Unless we took these things on trust, we should accomplish absolutely nothing in this life. Most of all it came home to me how firm and unshakable was the faith which told me who my parents were, because I could never have known this unless I believed what I was told. In this way you made me understand that I ought not to find fault with those who believed your Bible, which you have established with such great authority amongst almost all the nations of the earth, but with those who did not believe it; and that I ought to pay no attention to people who asked me how I could be sure that the Scriptures were delivered to mankind by the Spirit of the one true God who can tell no lie.
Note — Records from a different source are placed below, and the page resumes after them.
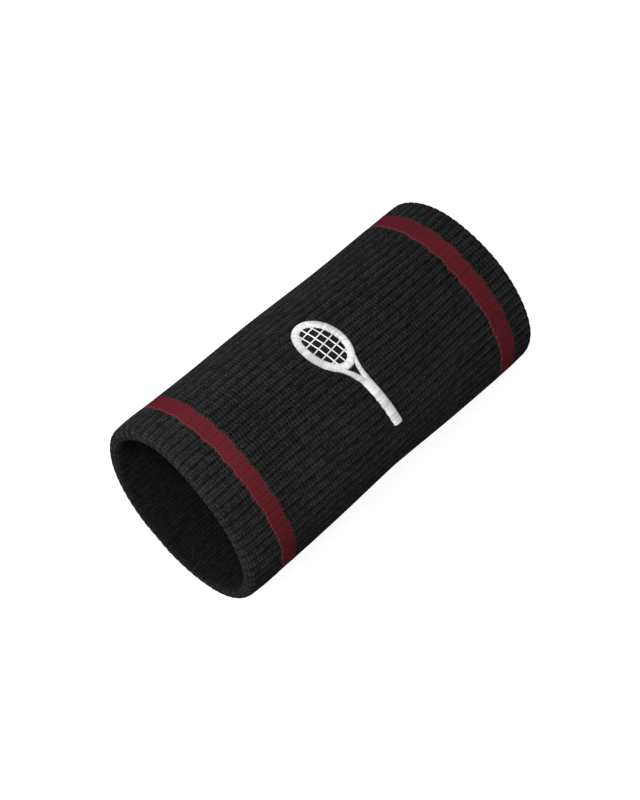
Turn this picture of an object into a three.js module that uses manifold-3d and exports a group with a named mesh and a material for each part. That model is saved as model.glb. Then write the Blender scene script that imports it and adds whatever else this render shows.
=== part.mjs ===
// A double-width sweat wristband: a rib-knitted tube folded back into itself, so that the wall has two layers.
// The outer layer shows five bands of yarn, the inner layer is closed by a linked seam halfway along,
// elastic yarns lie between the layers, and a small racket is embroidered on the top.
// Millimetres. +X runs along the tube, from the deep cuff to the shallow one, and +Z is up.
// The origin is on the surface the band lies on, under the middle of its box.
import * as THREE from 'three';
import Module from 'manifold-3d';
import { mergeVertices } from 'three/addons/utils/BufferGeometryUtils.js';

const wasm = await Module();
wasm.setup();

// The whole band
const bandLength = 122;
const bandWidth = 59.2;
const bandHeight = 44.8;
const restFlatDepth = 0.35;
const clearance = 0.3;
const roundSegments = 72;

// The layers of the wall, from outside to inside
const outerKnitThickness = 1.3;
const backingThickness = 0.3;
const elasticDiameter = 0.5;
const liningThickness = 1.2;

// The bands of the outer layer, each measured along the tube
const deepCuffLength = 13.6;
const deepStripeWidth = 4.7;
const shallowStripeWidth = 5.5;
const shallowCuffLength = 9.0;
const cuffReturnLength = 7.6;

// The seam that closes the inner layer
const seamWidth = 2.4;
const seamRidgeHeight = 0.5;
const seamRidgeWidth = 1.6;

// The elastic yarns between the layers
const cuffElasticPitch = 3.0;
const bodyElasticPitch = 11.0;
const elasticSteps = 30;
const elasticSides = 5;

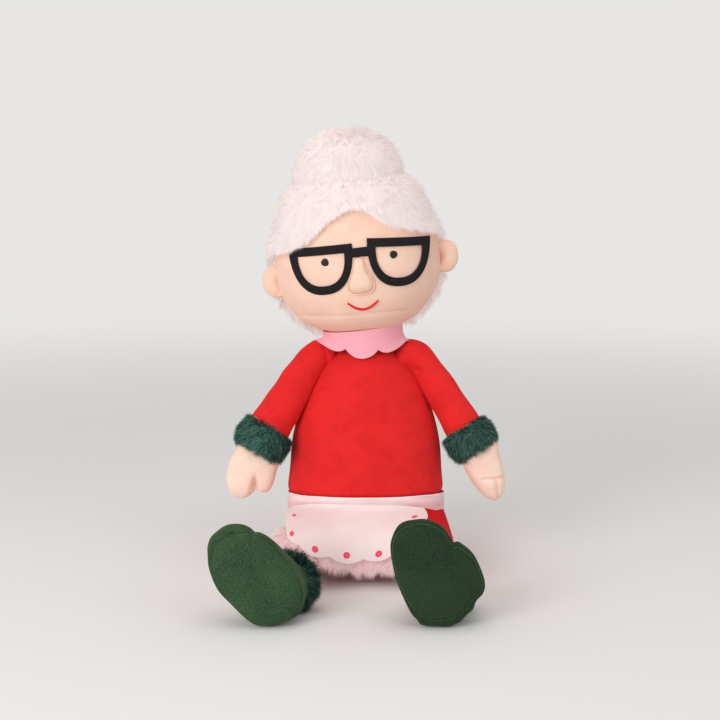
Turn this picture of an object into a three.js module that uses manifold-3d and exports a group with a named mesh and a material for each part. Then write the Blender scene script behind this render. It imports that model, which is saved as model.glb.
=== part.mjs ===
import * as THREE from 'three';
import { mergeVertices } from 'three/addons/utils/BufferGeometryUtils.js';
import Module from 'manifold-3d';

// A seated stuffed doll of a festive grandmother, with a round hair bun and felt glasses.
// Millimetres, +Z up, the face looks along -Y.
// The origin is the middle of the flat panel that the doll sits on.

// Clearances
const seamGap = 0.3; // between pieces that are sewn or rest together
const swingGap = 1.4; // between a limb and what it swings past
const flattening = 0.5; // how deep a stuffed form is pressed flat where it meets the floor
const past = 500; // a length past the whole doll, for what cuts it

// Seat
const panelThickness = 1.5;
const panelMargin = 6; // how far the panel's edge lies inside the seat's edge
const seatFootHalfWidth = 62;
const seatFootHalfDepth = 43;
const pocketHalfWidth = 32;
const pocketHalfDepth = 25;
const pocketHeight = 30;

// Dress body
const waistHeight = 60;
const waistHalfWidth = 69.5;
const waistHalfDepth = 47;
const chestHeight = 123;
const chestHalfWidth = 67.5;
const chestHalfDepth = 46;
const ribHeight = 152;
const ribHalfWidth = 60;
const ribHalfDepth = 41;
const armpitHeight = 182;
const armpitHalfWidth = 49;
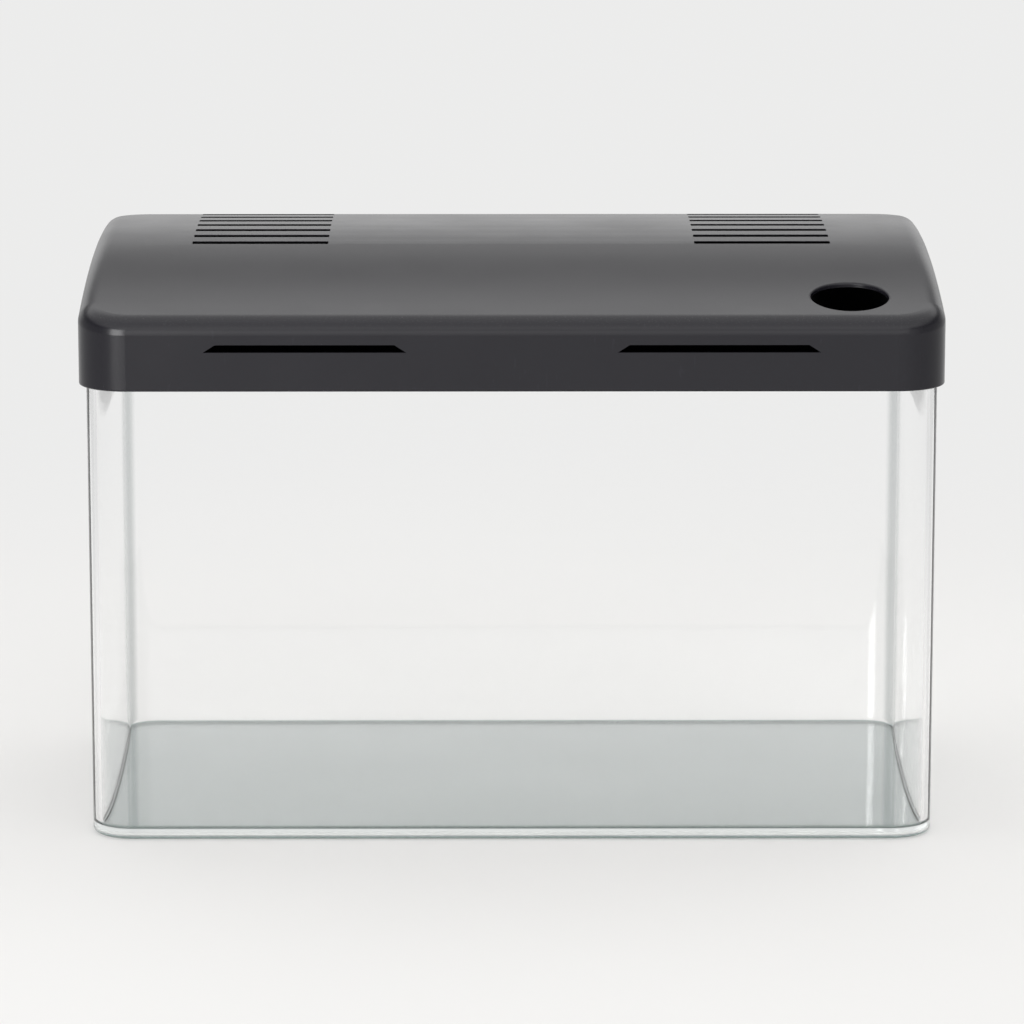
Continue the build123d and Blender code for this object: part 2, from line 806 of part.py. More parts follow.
def switch_plunger():
    """The pin that slides in the stem and presses on the contact with its round tip."""
    plunger = rod(plunger_radius, plunger_tip, plunger_tip + plunger_length, 0, 0)
    return in_rocker(fillet(plunger.edges().group_by(Axis.Y)[0], plunger_round))


def switch_spring():
    """The small coil between the plunger and the top of its bore."""
    bottom = plunger_tip + plunger_length + spring_wire
    height = spring_top - spring_wire - bottom
    path = Helix(height / spring_turns, height, spring_radius)
    coil = sweep(Plane(origin=path @ 0, z_dir=path % 0) * Circle(spring_wire), path=path)
    return in_rocker(Pos(0, bottom, 0) * Rot(-90, 0, 0) * coil)


def switch_contact():
    """The see-saw strip that rests on the middle blade, with a button behind each end."""
    strip = bar(contact_width, contact_length, 0, contact_thickness, 0, 0)
    for side in (-1, 1):
        strip += rod(button_radius, -button_height, 0, 0, side * button_offset)
    return Pos(switch_x, contact_pivot_y, inlet_z) * Rot(contact_rest, 0, 0) * strip


def blade_sleeve(x, z, width, height, tip, base):
    """An insulating sleeve over one blade, with a bore for the wire that ends on the blade."""
    rear = base - sleeve_gap
    front = tip - sleeve_tail
    room = 2 * lead_clearance
    sleeve = bar(width + room + 2 * sleeve_wall, height + room + 2 * sleeve_wall, front, rear, x, z)
    sleeve -= bar(width + room, height + room, tip, rear, x, z)
    return sleeve - rod(wire_radius + lead_clearance, front, tip, x, z)


def blade_sleeves():
    sleeves = []
    tip = switch_end - blade_length
    for z in switch_blade_places():
        sleeves.append(blade_sleeve(switch_x, z, blade_width, blade_thickness, tip, switch_end))
    tip = jack_end - jack_blade_length
    for x in jack_blade_places():
        sleeves.append(blade_sleeve(x, inlet_z, jack_blade_thickness, jack_blade_width, tip, jack_end))
    return group(sleeves)


def lead(radius, *points):
    """A round lead of straight runs joined by tangent arcs, each as large as its two runs allow."""
    places = [Vector(*point) for point in points]
    bends = []
    for before, here, after in zip(places, places[1:], places[2:]):
        turn = math.radians((here - before).get_angle(after - here))
        run = min((here - before).length, (after - here).length)
        bends.append(arc_share * run / math.tan(turn / 2))
    path = FilletPolyline(*places, radius=bends)
    print("lead of radius", radius, "length", round(path.length, 1), "bends", [round(b, 1) for b in bends])
    return sweep(Plane(origin=path @ 0, z_dir=path % 0) * Circle(radius), path=path)


def supply_lead():
    """From the inlet's inner blade round to the lower blade of the switch."""
    jack_tip = jack_end - jack_blade_length
    switch_tip = switch_end - blade_length
    start_x = jack_x - jack_blade_spread / 2
    low = inlet_z - button_offset
    return lead(
        wire_radius,
        (start_x, jack_tip, inlet_z),
        (start_x, jack_tip - 16, inlet_z),
        ((start_x + switch_x) / 2, jack_tip - 24, (inlet_z + low) / 2),
        (switch_x, switch_tip - 15.5, low),
        (switch_x, switch_tip, low),
    )


def switched_lead():
    """From the middle blade of the switch to the driver board."""
    tip = switch_end - blade_length
    return lead(
        wire_radius,
        (switch_x, tip, inlet_z),
        (switch_x, tip - 11, inlet_z),
        (switch_x - 8, switched_inlet_y + 0.5, (inlet_z + inlet_height) / 2),
        (switch_x - 18, switched_inlet_y, inlet_height),
        (driver_length / 2, switched_inlet_y, inlet_height),
    )


def return_lead():
    """From the inlet's outer blade to the driver board, in front of the supply lead."""
    tip = jack_end - jack_blade_length
    start_x = jack_x + jack_blade_spread / 2
    return lead(
        wire_radius,
        (start_x, tip, inlet_z),
        (start_x, tip - 22, inlet_z),
        (start_x - 14, tip - 36, inlet_z + 2),
        (switch_x + 2, return_inlet_y - 10, inlet_height),
        (switch_x - 14, return_inlet_y, inlet_height),
        (driver_length / 2, return_inlet_y, inlet_height),
    )


def lamp_lead():
    """The two-core cable from the driver board to the lamp board."""
    board_front = case_y - driver_width / 2
    board_rear = lamp_y + board_width / 2
    gap = case_front - tray_rear
    return lead(
        cable_radius,
        (case_outlet_x, board_front, inlet_height),
        (case_outlet_x, case_front - 0.3 * gap, inlet_height),
        (lamp_lead_x, tray_rear + 0.4 * gap, lamp_lead_z),
        (lamp_lead_x, board_rear, lamp_lead_z),
    )


def group(pieces):
    """Separate pieces of one kind that share a node."""
    return Compound([solid for piece in pieces for solid in piece.solids()])


nodes = [
    tank_shell,
    hood_shell,
    rim_pads,
    lamp_tray,
    lamp_board,
    lamp_leds,
    lamp_connector,
    lamp_gasket,
    lamp_lens,
    lamp_frame,
    frame_screws,
    tray_screws,
    board_screws,
    lamp_grommet,
    driver_case,
    driver_cover,
    driver_gasket,
    cover_screws,
    case_screws,
    driver_board,
    driver_board_screws,
    driver_capacitor,
    driver_inductor,
    driver_chip,
    driver_terminals,
    driver_grommets,
    dc_jack_body,
    dc_jack_pin,
    dc_jack_seal,
    dc_jack_nut,
    dc_jack_blades,
    switch_housing,
    switch_blades,
    switch_rocker,
    switch_plunger,
    switch_spring,
    switch_contact,
    blade_sleeves,
    supply_lead,
    switched_lead,
    return_lead,
    lamp_lead,
]

os.makedirs("parts", exist_ok=True)
for make in nodes:
    export_step(make(), os.path.join("parts", make.__name__ + ".step"))
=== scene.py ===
import math

import bmesh
import bpy
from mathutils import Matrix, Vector


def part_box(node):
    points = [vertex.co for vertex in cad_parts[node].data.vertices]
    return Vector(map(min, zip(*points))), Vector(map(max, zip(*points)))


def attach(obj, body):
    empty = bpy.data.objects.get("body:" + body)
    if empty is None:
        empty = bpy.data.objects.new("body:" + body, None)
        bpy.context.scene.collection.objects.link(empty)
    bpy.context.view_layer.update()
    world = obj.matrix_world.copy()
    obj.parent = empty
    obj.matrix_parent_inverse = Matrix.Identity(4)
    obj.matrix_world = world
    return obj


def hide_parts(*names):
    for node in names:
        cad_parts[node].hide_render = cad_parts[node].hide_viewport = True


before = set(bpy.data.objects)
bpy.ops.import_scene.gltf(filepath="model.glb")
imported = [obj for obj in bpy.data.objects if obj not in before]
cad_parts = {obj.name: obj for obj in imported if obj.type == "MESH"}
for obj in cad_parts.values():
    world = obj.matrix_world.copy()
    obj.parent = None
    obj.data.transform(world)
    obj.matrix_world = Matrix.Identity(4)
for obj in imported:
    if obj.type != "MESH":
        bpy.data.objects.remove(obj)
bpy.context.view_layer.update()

# Tank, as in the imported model, but with the smaller round that the foot has in the photo
TANK_LOW, TANK_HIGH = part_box("tank_shell")
TANK_CORNER = 0.020
TANK_WALL = 0.004
TANK_FLOOR = 0.0045
FOOT_ROUND = 0.0025
FLOOR_ROUND = 0.002
RIM_ROUND = 0.001

# Steps of the tank's skin, round a corner, round an edge and down a side
CORNER_STEPS = 28
ROUND_STEPS = 10
SIDE_STEPS = 6

# Glass, with painted shade: a dark line along the foot and darker rear corners
GLASS_IOR = 1.49
GLASS_BODY = (0.74, 0.80, 0.78, 1)
GLASS_DENSITY = 2.2
GLASS_SHADOW = (0.984, 0.989, 0.987, 1)
FOOT_LINE = 0.0018
FOOT_PAINTED_SHADE = (0.20, 0.27, 0.26, 1)
CORNER_PAINTED_SHADE = (0.64, 0.66, 0.66, 1)

# Hood shell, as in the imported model
HOOD_LOW, HOOD_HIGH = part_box("hood_shell")
HOOD_CORNER = 0.0235
HOOD_WALL = 0.0026
HOOD_TOP_ROUND = 0.009
HOOD_DEPTH = (-0.1135, 0.1135)
ROOF_RADIUS = 0.700
ROOF_PEAK_Y = 0.047

# The hood's satin outside, and where its dull inside starts, as shares of its wall. The inside is painted
# shade, darkened near black.
# Behind VENTS_FROM, where the vents are, it starts nearer to the skin, by INNER_SHIFT.
HOOD_TONE = (0.0102, 0.0096, 0.0130, 1)
HOOD_ROUGHNESS = 0.24
HOOD_LEVEL = 0.36
INNER_FROM = 0.82
INNER_BLUR = 0.10
INNER_SHIFT = 0.68
# Painted shade: the inside's tone, as a share of the outside's
INNER_PAINTED_SHADE = 0.1
INNER_ROUGHNESS = 0.95
VENTS_FROM = 0.002

# Lamp board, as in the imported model
LED_LOW, LED_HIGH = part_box("lamp_leds")
LED_COUNT = 12
LED_SIDE = 0.003

# Camera, fitted to edges measured in the photo
CAMERA_PLACE = (-0.0080, -2.6, 0.6840)
CAMERA_PITCH = math.radians(11.905)
CAMERA_YAW = math.radians(-0.184)
CAMERA_LENS = 190.82
CAMERA_SENSOR = 36.0
CAMERA_CLIP = (0.05, 60.0)

# Light bounces, enough for the light that is guided inside the glass floor
MOST_BOUNCES = 24
GLOSSY_BOUNCES = 16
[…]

It was precisely this that I most needed to believe, because in all the conflicting books of philosophy which I had read no mislead propositions, however contentious, had been able, even for one moment, to wrest from me my belief in your existence and in your right to govern human affairs; and this despite the fact that I had no knowledge of what you are.

My belief that you existed and that our well-being was in your hands was sometimes wrong, sometimes weak, but I always held to it even though I knew neither what I ought to think about your substance nor which way would lead me to you or lead me back to you. And so, since we are too weak to discover the truth by reason alone and for this reason need the authority of sacred books, I began to believe that you would never have invested the Bible with such conspicuous
authority in every land unless you had intended it to be the means by which we should look for you and believe in you. As for the passages which had previously struck me as absurd, now that I had heard reasonable explanations of many of them I regarded them as of the nature of profound
mysteries; and it seemed to me all the more right that the authority of Scripture should be respected and accepted with the purest faith, because while all can read it with ease, it also has a deeper meaning in which its great secrets are locked away. Its plain language and simple style make it accessible to everyone, and yet it absorbs the attention of the learned, by this means it gathers all men in the wide sweep of its net, and some pass safely through the narrow mesh and come to you. They are not many, but they would be fewer still if it were not that this book stands out alone on so high a peak of authority and yet draws so great a throng in the embrace of its holy humility.

My mind dwelt on these thoughts and you were there to help me and listen to my sighs. You were my helmsman when I ran adrift, and you did not desert me as I traveled along the broad way of the world.”